I met a blogger who had told me that she had written to NPR, that she heard through the grapevine that they were looking for new writers for Kitchen Window. She gave me the name of the producer, and I wrote a short note and said I liked their program and I had a food blog. She said she liked my writing and I should pitch a story idea to her, and I wrote about fish tacos. And they really liked the piece. It was on the top-emailed stories on NPR for several days, which they told me was unusual, so I was pretty excited by that. And since then we've had a really wonderful working relationship. And they've been really wonderful editors. And I feel really fortunate to have that.
Do you have any food-related wishes for the new Obama Administration?
School lunches should be a priority. Healthy, good-tasting school lunches, so children realize that good food doesn't have to taste bad. I think it's so important to teach children at a young age that they have to feed their bodies properly to feel good about themselves, to have more strength, to become confident. Food isn't about eating something when you're bored or just because you're hungry. It's more than that, it's nutrition.
Do you plan to come back to RI soon?
I hope to in the fall. The fall has always been my favorite time of the year. There's nothing like the fall in New England, with the foliage, the pumpkin patches. It makes you really nostalgic.

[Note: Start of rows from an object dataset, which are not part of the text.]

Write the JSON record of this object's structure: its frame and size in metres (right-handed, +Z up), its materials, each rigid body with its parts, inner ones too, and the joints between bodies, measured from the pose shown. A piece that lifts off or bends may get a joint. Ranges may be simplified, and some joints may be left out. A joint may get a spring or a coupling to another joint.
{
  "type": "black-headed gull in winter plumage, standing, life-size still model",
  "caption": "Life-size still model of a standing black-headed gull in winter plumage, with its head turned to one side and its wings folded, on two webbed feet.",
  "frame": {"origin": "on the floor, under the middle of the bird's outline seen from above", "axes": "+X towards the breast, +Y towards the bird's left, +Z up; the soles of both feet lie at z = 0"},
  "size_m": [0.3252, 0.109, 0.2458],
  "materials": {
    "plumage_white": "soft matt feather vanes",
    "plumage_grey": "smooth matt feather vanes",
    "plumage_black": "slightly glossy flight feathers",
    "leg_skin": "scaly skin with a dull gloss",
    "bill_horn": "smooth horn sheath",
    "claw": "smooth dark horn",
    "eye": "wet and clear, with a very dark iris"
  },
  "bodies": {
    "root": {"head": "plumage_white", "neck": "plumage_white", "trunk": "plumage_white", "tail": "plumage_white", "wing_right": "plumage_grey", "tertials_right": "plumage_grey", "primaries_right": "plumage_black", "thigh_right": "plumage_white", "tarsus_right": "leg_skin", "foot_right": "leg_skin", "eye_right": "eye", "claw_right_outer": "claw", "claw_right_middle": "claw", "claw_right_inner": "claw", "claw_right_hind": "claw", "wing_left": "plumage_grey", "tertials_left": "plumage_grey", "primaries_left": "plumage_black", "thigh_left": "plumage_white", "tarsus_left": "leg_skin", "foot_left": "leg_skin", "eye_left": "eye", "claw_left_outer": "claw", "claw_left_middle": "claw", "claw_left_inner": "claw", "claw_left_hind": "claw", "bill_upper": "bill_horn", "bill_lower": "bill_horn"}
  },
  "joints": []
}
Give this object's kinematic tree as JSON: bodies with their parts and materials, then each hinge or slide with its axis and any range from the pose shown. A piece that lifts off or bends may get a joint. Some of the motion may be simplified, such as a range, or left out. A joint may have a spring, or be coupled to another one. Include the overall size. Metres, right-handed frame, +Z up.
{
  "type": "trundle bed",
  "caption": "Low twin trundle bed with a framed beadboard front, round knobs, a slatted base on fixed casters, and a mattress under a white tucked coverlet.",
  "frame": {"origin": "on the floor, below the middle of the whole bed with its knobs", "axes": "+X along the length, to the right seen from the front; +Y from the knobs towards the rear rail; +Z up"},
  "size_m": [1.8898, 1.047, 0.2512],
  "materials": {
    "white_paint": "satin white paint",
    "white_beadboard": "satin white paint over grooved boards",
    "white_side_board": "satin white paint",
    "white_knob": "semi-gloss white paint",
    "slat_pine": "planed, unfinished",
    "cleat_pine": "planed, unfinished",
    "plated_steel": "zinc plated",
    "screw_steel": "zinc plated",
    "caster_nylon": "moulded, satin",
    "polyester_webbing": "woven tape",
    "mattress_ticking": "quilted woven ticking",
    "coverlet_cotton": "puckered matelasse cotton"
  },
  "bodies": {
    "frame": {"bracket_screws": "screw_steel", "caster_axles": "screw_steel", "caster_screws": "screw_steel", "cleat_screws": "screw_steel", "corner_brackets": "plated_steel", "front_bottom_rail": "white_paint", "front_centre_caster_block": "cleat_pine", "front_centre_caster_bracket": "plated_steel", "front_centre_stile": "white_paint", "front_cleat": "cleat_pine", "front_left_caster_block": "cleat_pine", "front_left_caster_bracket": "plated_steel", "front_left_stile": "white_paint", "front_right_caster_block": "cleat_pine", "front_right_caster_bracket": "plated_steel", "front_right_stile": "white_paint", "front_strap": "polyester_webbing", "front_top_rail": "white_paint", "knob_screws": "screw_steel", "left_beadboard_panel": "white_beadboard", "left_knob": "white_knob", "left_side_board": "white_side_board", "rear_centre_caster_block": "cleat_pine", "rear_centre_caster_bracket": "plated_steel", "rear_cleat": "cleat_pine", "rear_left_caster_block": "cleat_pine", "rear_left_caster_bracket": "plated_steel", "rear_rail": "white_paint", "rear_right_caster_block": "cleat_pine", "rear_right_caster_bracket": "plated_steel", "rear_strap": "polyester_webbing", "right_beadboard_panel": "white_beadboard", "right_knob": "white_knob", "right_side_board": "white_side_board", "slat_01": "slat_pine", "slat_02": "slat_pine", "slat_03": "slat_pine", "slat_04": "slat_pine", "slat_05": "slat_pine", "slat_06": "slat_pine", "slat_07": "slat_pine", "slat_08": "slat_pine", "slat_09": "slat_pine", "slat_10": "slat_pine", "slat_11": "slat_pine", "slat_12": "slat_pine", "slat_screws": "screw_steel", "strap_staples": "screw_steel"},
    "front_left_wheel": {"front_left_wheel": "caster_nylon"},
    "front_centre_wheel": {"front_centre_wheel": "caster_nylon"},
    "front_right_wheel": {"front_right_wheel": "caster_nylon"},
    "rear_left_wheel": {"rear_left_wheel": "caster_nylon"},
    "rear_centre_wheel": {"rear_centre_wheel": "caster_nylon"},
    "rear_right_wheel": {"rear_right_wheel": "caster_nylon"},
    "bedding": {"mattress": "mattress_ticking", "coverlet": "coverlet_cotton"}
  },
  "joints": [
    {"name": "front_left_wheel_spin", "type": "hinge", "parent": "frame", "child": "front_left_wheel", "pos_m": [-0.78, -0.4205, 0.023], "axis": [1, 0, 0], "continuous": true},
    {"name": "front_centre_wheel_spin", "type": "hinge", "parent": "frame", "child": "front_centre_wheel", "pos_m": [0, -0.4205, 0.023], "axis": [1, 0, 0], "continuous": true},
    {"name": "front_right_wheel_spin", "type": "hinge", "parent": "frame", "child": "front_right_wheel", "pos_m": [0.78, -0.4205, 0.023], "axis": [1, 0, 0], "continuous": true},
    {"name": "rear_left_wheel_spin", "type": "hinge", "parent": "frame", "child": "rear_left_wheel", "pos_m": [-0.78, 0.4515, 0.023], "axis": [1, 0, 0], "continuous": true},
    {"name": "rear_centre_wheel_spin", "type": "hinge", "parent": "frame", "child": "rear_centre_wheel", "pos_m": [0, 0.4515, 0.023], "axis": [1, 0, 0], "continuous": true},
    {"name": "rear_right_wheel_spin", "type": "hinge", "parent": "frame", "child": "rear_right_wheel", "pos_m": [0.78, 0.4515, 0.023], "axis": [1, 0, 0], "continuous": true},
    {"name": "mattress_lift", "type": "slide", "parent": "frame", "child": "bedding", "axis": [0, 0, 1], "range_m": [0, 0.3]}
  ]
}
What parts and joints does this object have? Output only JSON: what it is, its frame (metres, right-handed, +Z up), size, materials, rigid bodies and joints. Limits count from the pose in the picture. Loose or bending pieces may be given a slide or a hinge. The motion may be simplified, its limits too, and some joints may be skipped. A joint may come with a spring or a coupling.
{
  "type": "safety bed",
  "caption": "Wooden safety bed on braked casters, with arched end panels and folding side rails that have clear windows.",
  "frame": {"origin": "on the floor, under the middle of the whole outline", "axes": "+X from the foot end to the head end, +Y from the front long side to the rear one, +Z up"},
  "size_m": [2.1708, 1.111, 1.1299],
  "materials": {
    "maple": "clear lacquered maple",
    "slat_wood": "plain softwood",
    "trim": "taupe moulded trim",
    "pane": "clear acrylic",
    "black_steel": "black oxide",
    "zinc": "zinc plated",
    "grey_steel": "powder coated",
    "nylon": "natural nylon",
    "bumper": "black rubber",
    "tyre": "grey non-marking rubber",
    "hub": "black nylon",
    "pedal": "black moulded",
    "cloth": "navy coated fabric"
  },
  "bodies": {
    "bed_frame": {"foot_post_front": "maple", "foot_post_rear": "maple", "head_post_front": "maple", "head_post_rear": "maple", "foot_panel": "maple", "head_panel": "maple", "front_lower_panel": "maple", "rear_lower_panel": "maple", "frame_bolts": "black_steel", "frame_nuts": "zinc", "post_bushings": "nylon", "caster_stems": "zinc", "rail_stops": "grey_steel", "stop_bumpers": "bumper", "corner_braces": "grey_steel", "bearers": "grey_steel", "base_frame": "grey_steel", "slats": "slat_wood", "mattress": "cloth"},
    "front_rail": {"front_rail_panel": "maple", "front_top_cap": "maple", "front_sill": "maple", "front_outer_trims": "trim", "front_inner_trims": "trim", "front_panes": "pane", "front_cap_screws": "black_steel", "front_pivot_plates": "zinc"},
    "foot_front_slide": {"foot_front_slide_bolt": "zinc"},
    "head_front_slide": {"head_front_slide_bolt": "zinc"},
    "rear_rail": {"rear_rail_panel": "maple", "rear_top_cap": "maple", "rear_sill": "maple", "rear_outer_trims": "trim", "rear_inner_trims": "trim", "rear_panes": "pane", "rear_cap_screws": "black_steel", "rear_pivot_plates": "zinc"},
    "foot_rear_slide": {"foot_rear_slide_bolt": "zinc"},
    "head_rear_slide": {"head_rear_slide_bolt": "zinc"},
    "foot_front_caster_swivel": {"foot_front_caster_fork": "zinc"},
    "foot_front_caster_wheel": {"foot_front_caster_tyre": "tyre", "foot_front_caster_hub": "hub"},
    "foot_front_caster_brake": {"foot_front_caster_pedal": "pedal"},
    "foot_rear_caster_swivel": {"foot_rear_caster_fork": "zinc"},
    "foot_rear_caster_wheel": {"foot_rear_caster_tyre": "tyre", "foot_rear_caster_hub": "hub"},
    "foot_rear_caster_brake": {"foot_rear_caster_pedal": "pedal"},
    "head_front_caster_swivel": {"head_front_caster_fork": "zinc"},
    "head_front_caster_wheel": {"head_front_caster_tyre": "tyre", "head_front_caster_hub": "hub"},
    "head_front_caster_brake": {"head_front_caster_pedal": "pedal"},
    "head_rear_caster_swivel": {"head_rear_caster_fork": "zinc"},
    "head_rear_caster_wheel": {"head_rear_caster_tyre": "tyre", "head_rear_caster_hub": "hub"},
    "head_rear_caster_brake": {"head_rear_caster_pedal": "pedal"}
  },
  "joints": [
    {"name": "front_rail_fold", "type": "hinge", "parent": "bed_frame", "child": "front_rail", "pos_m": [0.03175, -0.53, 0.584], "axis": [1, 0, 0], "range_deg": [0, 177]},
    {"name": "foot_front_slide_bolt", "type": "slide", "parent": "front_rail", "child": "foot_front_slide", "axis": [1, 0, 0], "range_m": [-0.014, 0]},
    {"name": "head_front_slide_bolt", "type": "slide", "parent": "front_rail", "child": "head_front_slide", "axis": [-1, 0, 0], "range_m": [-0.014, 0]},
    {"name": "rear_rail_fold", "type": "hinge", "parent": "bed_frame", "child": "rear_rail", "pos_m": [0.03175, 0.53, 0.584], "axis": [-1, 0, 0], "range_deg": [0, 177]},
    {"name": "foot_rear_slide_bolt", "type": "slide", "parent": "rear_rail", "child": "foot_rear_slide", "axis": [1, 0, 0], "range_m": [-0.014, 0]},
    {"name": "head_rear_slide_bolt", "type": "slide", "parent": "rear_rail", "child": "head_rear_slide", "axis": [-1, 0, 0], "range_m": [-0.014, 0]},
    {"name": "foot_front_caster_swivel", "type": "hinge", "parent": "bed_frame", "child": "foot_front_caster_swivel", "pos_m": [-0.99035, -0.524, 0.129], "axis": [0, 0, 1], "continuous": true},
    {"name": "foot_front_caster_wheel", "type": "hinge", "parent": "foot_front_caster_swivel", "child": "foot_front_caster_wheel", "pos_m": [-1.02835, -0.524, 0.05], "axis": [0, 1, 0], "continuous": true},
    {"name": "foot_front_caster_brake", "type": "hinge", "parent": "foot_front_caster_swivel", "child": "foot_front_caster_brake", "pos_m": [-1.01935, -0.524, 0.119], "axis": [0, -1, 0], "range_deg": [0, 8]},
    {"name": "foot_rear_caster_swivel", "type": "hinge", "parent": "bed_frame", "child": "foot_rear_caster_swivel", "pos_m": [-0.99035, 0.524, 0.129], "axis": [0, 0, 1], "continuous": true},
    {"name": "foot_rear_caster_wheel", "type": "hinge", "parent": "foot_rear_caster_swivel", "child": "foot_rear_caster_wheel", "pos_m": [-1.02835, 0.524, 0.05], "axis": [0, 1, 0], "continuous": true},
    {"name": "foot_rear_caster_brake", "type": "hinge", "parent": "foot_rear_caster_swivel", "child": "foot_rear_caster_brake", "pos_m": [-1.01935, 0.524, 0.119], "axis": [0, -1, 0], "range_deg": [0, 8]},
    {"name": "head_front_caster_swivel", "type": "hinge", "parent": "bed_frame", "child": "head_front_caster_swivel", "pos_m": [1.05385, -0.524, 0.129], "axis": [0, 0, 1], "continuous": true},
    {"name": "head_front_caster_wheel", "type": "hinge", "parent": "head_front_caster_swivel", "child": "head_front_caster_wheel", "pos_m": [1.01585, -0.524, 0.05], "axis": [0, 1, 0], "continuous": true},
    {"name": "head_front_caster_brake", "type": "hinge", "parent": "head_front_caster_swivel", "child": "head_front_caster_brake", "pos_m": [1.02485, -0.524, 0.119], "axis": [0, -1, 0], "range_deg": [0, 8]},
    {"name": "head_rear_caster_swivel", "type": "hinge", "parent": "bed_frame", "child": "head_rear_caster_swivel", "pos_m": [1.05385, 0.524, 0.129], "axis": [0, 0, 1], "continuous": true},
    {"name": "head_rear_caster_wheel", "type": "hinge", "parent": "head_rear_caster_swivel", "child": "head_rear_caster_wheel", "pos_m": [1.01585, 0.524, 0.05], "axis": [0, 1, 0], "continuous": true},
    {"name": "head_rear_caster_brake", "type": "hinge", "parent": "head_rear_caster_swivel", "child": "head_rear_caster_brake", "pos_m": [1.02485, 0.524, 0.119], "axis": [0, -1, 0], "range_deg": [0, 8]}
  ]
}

KATIE OKAMOTO B'09.5 is the last woman on this small planet.
*From "Food Blogga," Oct. 26 2008: "Pizzelles are Italian waffle-like cookies made from flour, sugar, eggs and butter, typically flavored with anise or vanilla. The name comes from the Italian pizze, meaning 'flat' or 'round.' Believed to be the oldest cookie in Italy, pizzelles have a unique history. According to legend, in 700 BCE, snakes had infested Abruzzo, in south central Italy, and after they were banished, the townspeople celebrated by eating pizzelle. To this day, pizzelles are eaten to celebrate the Festival of the Snakes, now known as the Feast Day of San Domenico. Pizzelles were originally baked over open fire using irons that were embossed with a family or village crest. Today they are made using a pizzelle iron, which is similar to a waffle iron, but has an attractive floral pattern rather than a grid."